I mean, that makes sense
because you've got,
you said like,
what, 700, 800 people
on board that thing?
Yeah.
When the first battery
exploded,
it killed everybody on board.
It wounded several British men
who were on the rescue boats,
but it also encouraged
the men on the second battery
to say,
fuck this and simply dive
into the ocean
and swim towards the British.
And if all of this isn't bad enough,
in the confusion
of the British rescue parties,
the desperate
Spanish and French crews looking for salvation, the old-timey nuke that they accidentally
invented. The Spanish Navy then rolled up an open fire on both of them. On their own guys.
On everyone. Oh, brother. See, this is, this is interesting too, because listening to sort of the
way that this all played out, I'm like, if they had done a better job of planning it from a tactical
perspective, this would have been an easy dub.

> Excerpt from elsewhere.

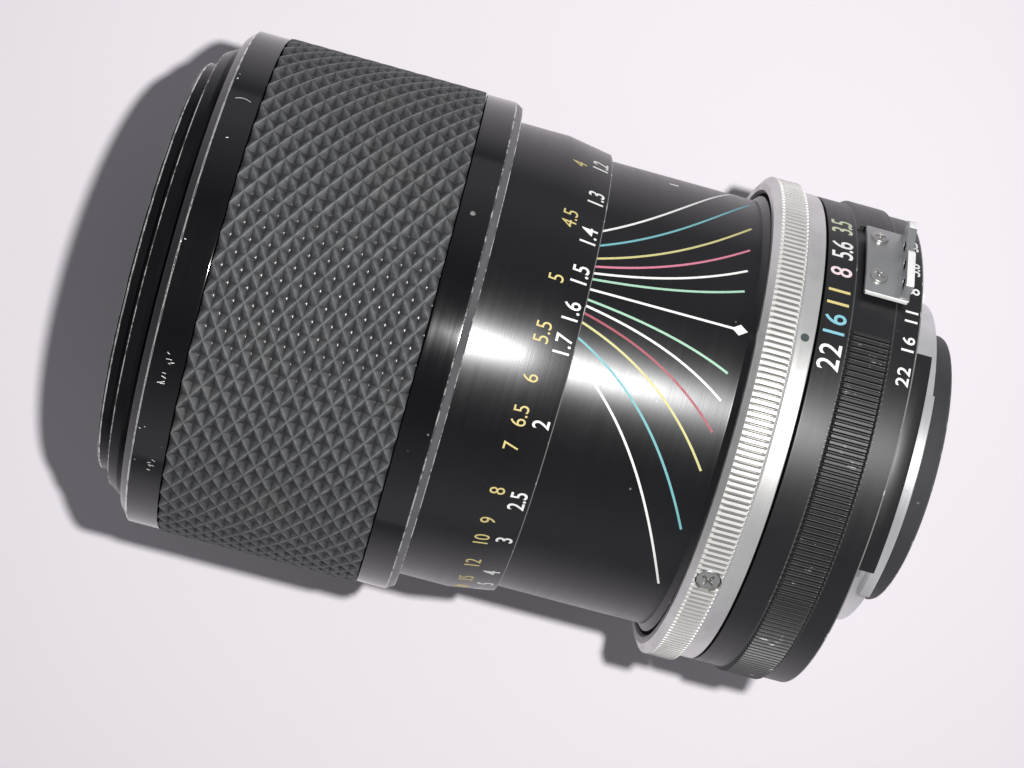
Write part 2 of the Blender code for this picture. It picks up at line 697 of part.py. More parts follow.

Like, yes, the Rock of Gibraltar is, you know,
It's an extremely defensible landmark, but the amount of personnel that they had, just the overwhelming material advantage, they should have had this one in the bag, but they blew it.
Yeah, the easy answer is incompetence, of course.
On the French side of things, they did flex a lot of infantry support in that direction, but they were also worried about suffering massive casualties for their land forces, which.
you know, surprise.
And that is why they kind of pump the brakes on just an outright assault from the north.
Even though they wildly outnumber the British, and I do think a ground assault probably
would have just been met by Elliott to buy a surrender.
Like, this is the day that he'd surrender.
They'd all just be sent home.
Right.
You know?
But the French wanted to pulverize Gibraltar's defenses before sending them in, hoping that
they would surrender in the meantime.
And the Spanish could not tactically maneuver their way out of fucking.
paper bag. So they didn't even remember to supply their guns. It's ridiculous. This is the most
like self gunshot to the foot ass battle we've talked about in a very long time. I mean,
clearly these motherfuckers never played advanced war. Exactly. Because the first time that you
forget to supply your artillery in advance wars is the last time that you failed to supply
your artillery in advance war. We need to get these guys a Game Boy advanced is what we need to do.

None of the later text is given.